The stock's nearly 20% selloff on Thursday was its worst daily performance since back in the Great Financial Crisis. The stock did recover just over a third of those losses on Friday.

Let’s start with the statement that Salesforce’s fiscal first-quarter results were not terrible. The technology leader delivered earnings of $2.44 per share, more than a nickel a share above estimates. Sales grew just under 11% on a year-over-year basis to just north of $9.1 billion. However, that was approximately $20 million light of expectations. More importantly, the last time Salesforce didn’t meet or exceed its quarterly sales estimate, Barack Obama occupied the White House, and was in his first term. In addition, forward guidance was slightly softer than hoped for.

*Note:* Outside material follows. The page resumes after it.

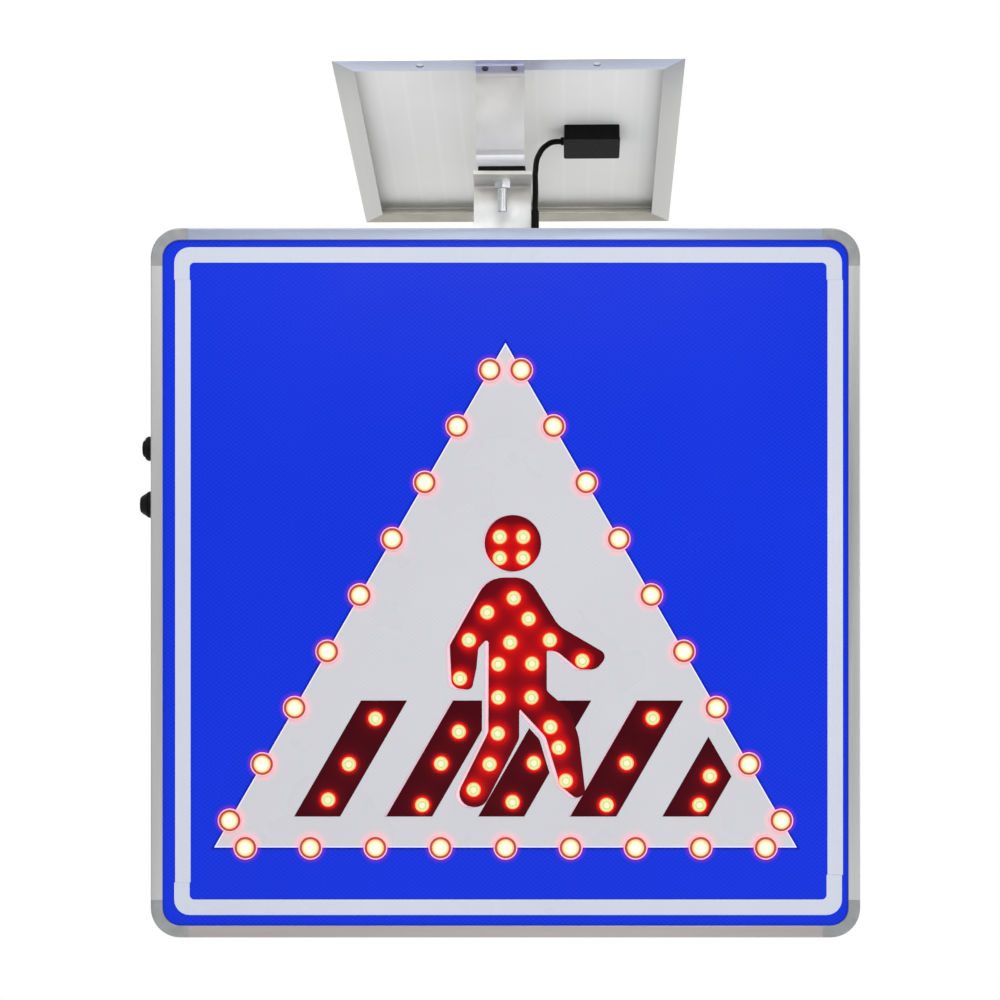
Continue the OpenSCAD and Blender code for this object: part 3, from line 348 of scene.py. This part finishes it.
def new_material(name, colour, roughness, metallic=0.0, specular=0.5, coat=0.0):
    made = bpy.data.materials.new(name)
    made.use_nodes = True
    parts = made.node_tree.nodes["Principled BSDF"]
    parts.inputs["Base Color"].default_value = (*colour, 1)
    parts.inputs["Roughness"].default_value = roughness
    parts.inputs["Metallic"].default_value = metallic
    parts.inputs["Specular IOR Level"].default_value = specular
    parts.inputs["Coat Weight"].default_value = coat
    parts.inputs["Coat Roughness"].default_value = 0.08
    return made.node_tree, parts


def add_bump(tree, parts, height, strength, distance):
    bump = tree.nodes.new("ShaderNodeBump")
    bump.inputs["Strength"].default_value = strength
    bump.inputs["Distance"].default_value = distance
    tree.links.new(height, bump.inputs["Height"])
    tree.links.new(bump.outputs[0], parts.inputs["Normal"])


def surface(name, light, dark, rough, scale, stretch=EVEN, bump=0.0002, strength=0.3, fine=6,
            **shader):
    """A finish whose colour, gloss and relief all vary a little over the piece."""
    tree, parts = new_material(name, light, sum(rough) / 2, **shader)
    patches = mottle(tree, scale, stretch, 0, 1)
    tree.links.new(mix_colours(tree, patches, dark, light), parts.inputs["Base Color"])
    tree.links.new(mottle(tree, scale * 1.7, stretch, *rough), parts.inputs["Roughness"])
    add_bump(tree, parts, mottle(tree, scale * fine, stretch, 0, 1), strength, bump)
    return tree, parts


# ---------- modelling helpers ----------

def deselect_all():
    for item in bpy.context.selected_objects:
        item.select_set(False)


def activate(item):
    deselect_all()
    item.select_set(True)
    bpy.context.view_layer.objects.active = item


def apply_place(item):
    activate(item)
    bpy.ops.object.transform_apply(location=True, rotation=True, scale=True)


def join_all(items, name):
    deselect_all()
    for item in items:
        item.select_set(True)
    bpy.context.view_layer.objects.active = items[0]
    if len(items) > 1:
        bpy.ops.object.join()
    items[0].name = name
    return items[0]


def copies_at(template, places, name):
    """Copies of a piece, each with its own mesh, joined as one. The piece itself is removed."""
    made = []
    for place in places:
        copy = template.copy()
        copy.data = template.data.copy()
        bpy.context.scene.collection.objects.link(copy)
        copy.location = place
        made.append(copy)
    bpy.data.objects.remove(template)
    for item in made:
        apply_place(item)
    return join_all(made, name)


def loose_centres(node):
    """Middle of each separate solid of a CAD node, sorted from low to high."""
    mesh = nodes[node].data
    co = np.zeros(len(mesh.vertices) * 3)
    mesh.vertices.foreach_get("co", co)
    co = co.reshape(-1, 3)
    keys = {}
    label = list(range(len(co)))

    def find(i):
        while label[i] != i:
            label[i] = label[label[i]]
            i = label[i]
        return i
    for i, p in enumerate(np.round(co, 6)):
        j = keys.setdefault(tuple(p), i)
        label[find(i)] = find(j)
    for face in mesh.polygons:
        first = find(face.vertices[0])
        for v in face.vertices[1:]:
            label[find(v)] = first
    solids = {}
    for i in range(len(co)):
        solids.setdefault(find(i), []).append(i)
    middles = [(co[s].min(0) + co[s].max(0)) / 2 for s in solids.values()]
    return sorted((Vector(m) for m in middles), key=lambda m: (round(m.z, 4), round(m.x, 4)))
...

Management mentioned that some deals took longer to close in the first quarter as corporations prioritize spending on AI. Salesforce is hardly unique in the tech sector experiencing these headwinds. 

As Doug Kass has been writing in his Daily Diary on TheStreet Pro for around six months now, all the massive increases in AI spending happening in much of corporate America have to come from somewhere. Based on numerous first-quarter earnings reports, one of those places is through reductions or delays to other parts of companies’ tech budgets.

The good news is that Salesforce is diving headfirst to embrace and utilize AI in its own customer offerings. It certainly has some assets to do so as the platform manages about 250 petabytes of data that can feed into AI models. 

The company’s Data Cloud has increasing AI capabilities and was included in one-quarter of the Salesforce’s deals of over $1 million in the first quarter. Management is certainly focused on building out AI functionality as the subject was the focus of a good part of the conference call that followed the quarterly press release.

With the selloff on Thursday, CRM's PEG (P/E to-growth) ratio got down to roughly 1.2 when most leaders in the tech sector sport PEGs of 2 or higher. The company’s balance sheet is in terrific shape and the company delivered just over $6 billion in free cash flow during the first quarter. To put this in perspective, CRM stock closed Thursday with a market cap of just over $210 billion.

My regular readers know that for the most part I am not a big tech investor. But Thursday’s pullback brought CRM into my value range for the first time in memory.

Here is how I took an initial stake in the equity early on Friday.

Option Strategy:

Here is how one can establish a position in CRM using a covered call strategy. Remember, covered call orders involve buying an equity and simultaneously selling just out of the money call strikes against the new position.

Selecting the January $220 call strikes, fashion a covered call order with a net debit in the $199.00 to $199.50 a share range (net stock price - option premium). 

This strategy provides downside protection of 15% across the option duration. This strategy also provides 11% upside potential over the seven-and-a-half-month option duration even if the stock trades down 6% over that time.

At the time of publication, Jensen was long CRM.